▶ **Instructions for the task**: Search the records below for the word "from" and show every line where it occurs.

━━━ Task inputs

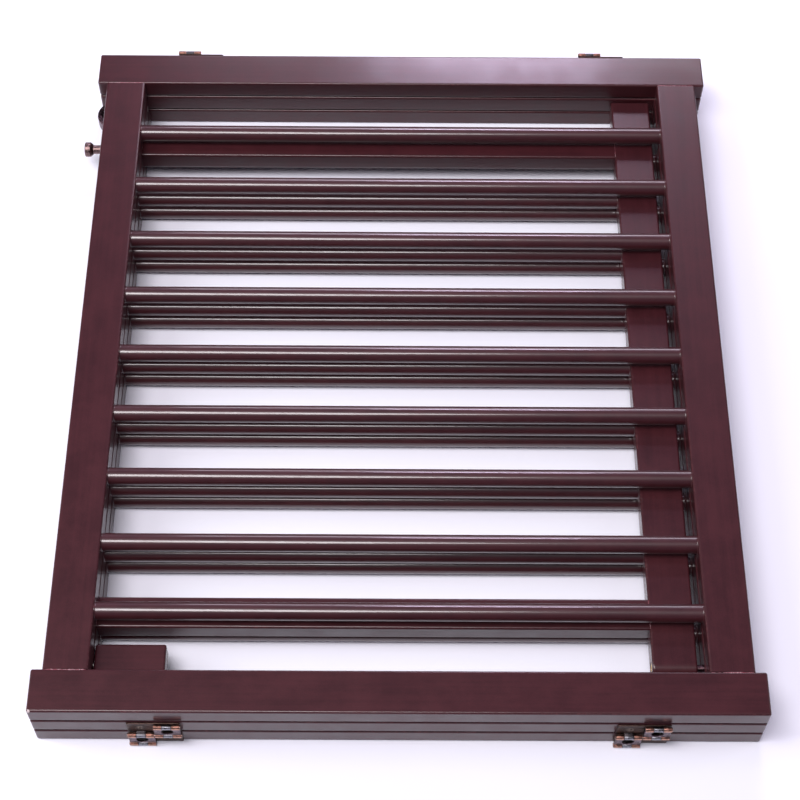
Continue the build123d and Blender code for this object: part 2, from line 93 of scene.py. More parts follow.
class Graph:
    """A node tree with short calls for the few kinds of node that the finishes use."""

    def __init__(self, tree: bpy.types.NodeTree) -> None:
        """Wrap a tree.

        Args:
            tree: the material's or group's node tree.
        """
        self.tree = tree

    def add(self, kind: str, **settings: object) -> bpy.types.Node:
        """Add a node.

        Args:
            kind: the node's type name.
            settings: properties to set on it.

        Returns:
            The new node.
        """
        node = self.tree.nodes.new(kind)
        for name, value in settings.items():
            setattr(node, name, value)
        return node

    def feed(self, target: bpy.types.NodeSocket, value: object) -> None:
        """Give an input socket a link, if value is a socket, or else a fixed value."""
        if isinstance(value, bpy.types.NodeSocket):
            self.tree.links.new(value, target)
        else:
            target.default_value = value

    def math(
        self, operation: str, first: object, second: object = 0.0, clamp: bool = False
    ) -> bpy.types.NodeSocket:
        """A Math node's result.

        Args:
            operation: the node's operation, such as MULTIPLY.
            first: a number or a socket.
            second: a number or a socket.
            clamp: whether the result stays between 0 and 1.

        Returns:
            The value socket.
        """
        node = self.add("ShaderNodeMath", operation=operation, use_clamp=clamp)
        self.feed(node.inputs[0], first)
        self.feed(node.inputs[1], second)
        return node.outputs[0]

    def multiply_add(self, value: object, factor: float, offset: object) -> bpy.types.NodeSocket:
        """A value times a factor, plus an offset."""
        node = self.add("ShaderNodeMath", operation="MULTIPLY_ADD")
        for socket, given in zip(node.inputs, (value, factor, offset)):
            self.feed(socket, given)
        return node.outputs[0]

    def vectors(self, operation: str, first: object, second: object) -> bpy.types.Node:
        """A Vector Math node on two vectors.

        Args:
            operation: the node's operation, such as SUBTRACT.
            first: a vector or a socket.
            second: a vector or a socket.

        Returns:
            The node, whose outputs are Vector and Value.
        """
        node = self.add("ShaderNodeVectorMath", operation=operation)
        self.feed(node.inputs[0], first)
        self.feed(node.inputs[1], second)
        return node

    def parts(self, vector: bpy.types.NodeSocket) -> Sequence[bpy.types.NodeSocket]:
        """The X, Y and Z of a vector."""
        node = self.add("ShaderNodeSeparateXYZ")
        self.feed(node.inputs[0], vector)
        return node.outputs

    def stretched(self, vector: bpy.types.NodeSocket, scale: Sequence[float]) -> bpy.types.NodeSocket:
        """A vector times a scale for each axis."""
        return self.vectors("MULTIPLY", vector, tuple(scale)).outputs["Vector"]

    def noise(
        self, vector: bpy.types.NodeSocket, scale: float, detail: float = 2.0, roughness: float = 0.5
    ) -> bpy.types.NodeSocket:
        """Noise between about 0.2 and 0.8.

        Args:
            vector: where the noise is read.
            scale: how many cells there are to a unit of the vector.
            detail: how many finer octaves are added.
            roughness: how strong the finer octaves are.

        Returns:
            The factor socket.
        """
        node = self.add("ShaderNodeTexNoise")
        self.feed(node.inputs["Vector"], vector)
        self.feed(node.inputs["Scale"], scale)
        self.feed(node.inputs["Detail"], detail)
        self.feed(node.inputs["Roughness"], roughness)
        return node.outputs["Fac"]

    def ramp(
        self, value: object, low: object, high: object, bottom: float = 0.0, top: float = 1.0
    ) -> bpy.types.NodeSocket:
        """A smooth step from bottom to top as value goes from low to high.

        Args:
            value: the value or socket to remap.
            low: where the step starts.
            high: where the step ends.
            bottom: the result before low.
            top: the result after high.

        Returns:
            The value socket.
        """
        node = self.add("ShaderNodeMapRange", interpolation_type="SMOOTHSTEP")
        for socket, given in zip(node.inputs, (value, low, high, bottom, top)):
            self.feed(socket, given)
        return node.outputs[0]

    def mix(self, share: object, first: object, second: object) -> bpy.types.NodeSocket:
        """A mix of two colours.

        Args:
            share: how much of the second colour, from 0 to 1.
            first: a colour or a socket.
            second: a colour or a socket.

        Returns:
            The colour socket.
        """
        node = self.add("ShaderNodeMix", data_type="RGBA")
        self.feed(node.inputs["Factor"], share)
        for socket, given in ((node.inputs[6], first), (node.inputs[7], second)):
            self.feed(socket, (*given, 1.0) if isinstance(given, tuple) else given)
        return node.outputs[2]

    def place(self, group: bpy.types.NodeTree, **inputs: object) -> bpy.types.Node:
        """Place a node group.

        Args:
            group: the group to place.
            inputs: a value or socket for each named input; underscores stand for spaces.

        Returns:
            The group node.
        """
        node = self.add("ShaderNodeGroup", node_tree=group)
        for name, value in inputs.items():
            self.feed(node.inputs[name.replace("_", " ")], value)
        return node


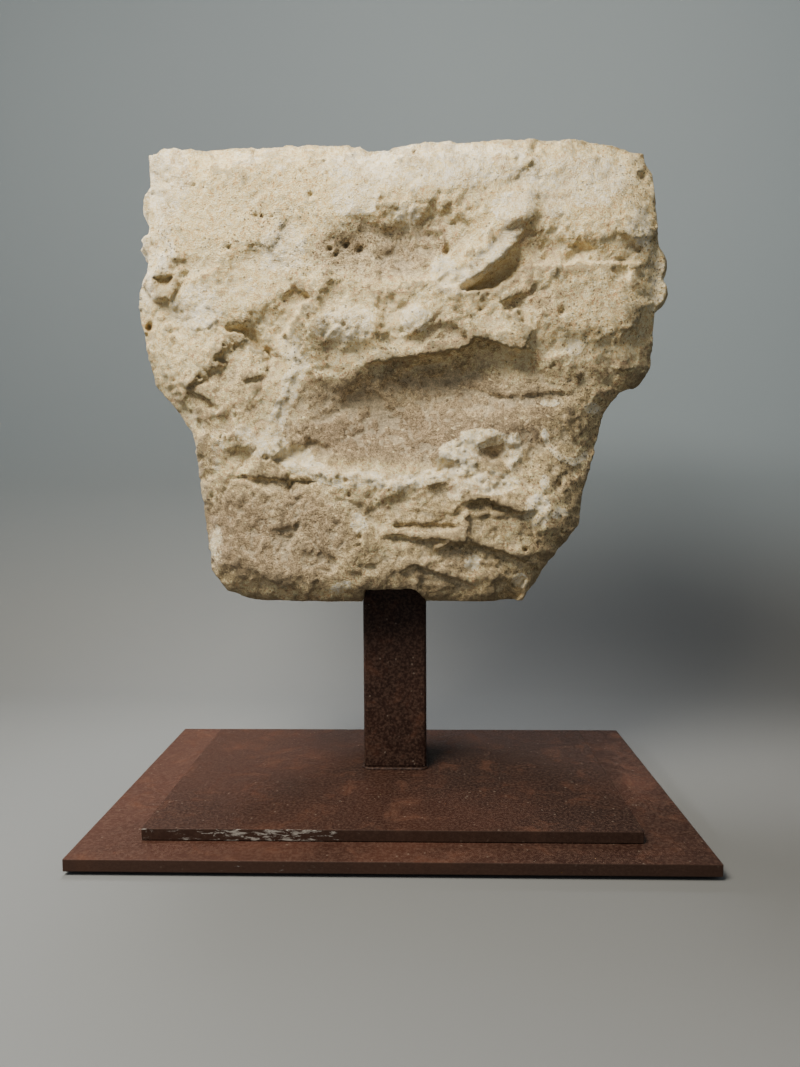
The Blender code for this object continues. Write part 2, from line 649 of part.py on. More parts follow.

━━━━━━

▶ **Output of the task**:
Continue the build123d and Blender code for this object: part 2, from line 93 of scene.py. More parts follow.
        """A smooth step from bottom to top as value goes from low to high.
            share: how much of the second colour, from 0 to 1.
The Blender code for this object continues. Write part 2, from line 649 of part.py on. More parts follow.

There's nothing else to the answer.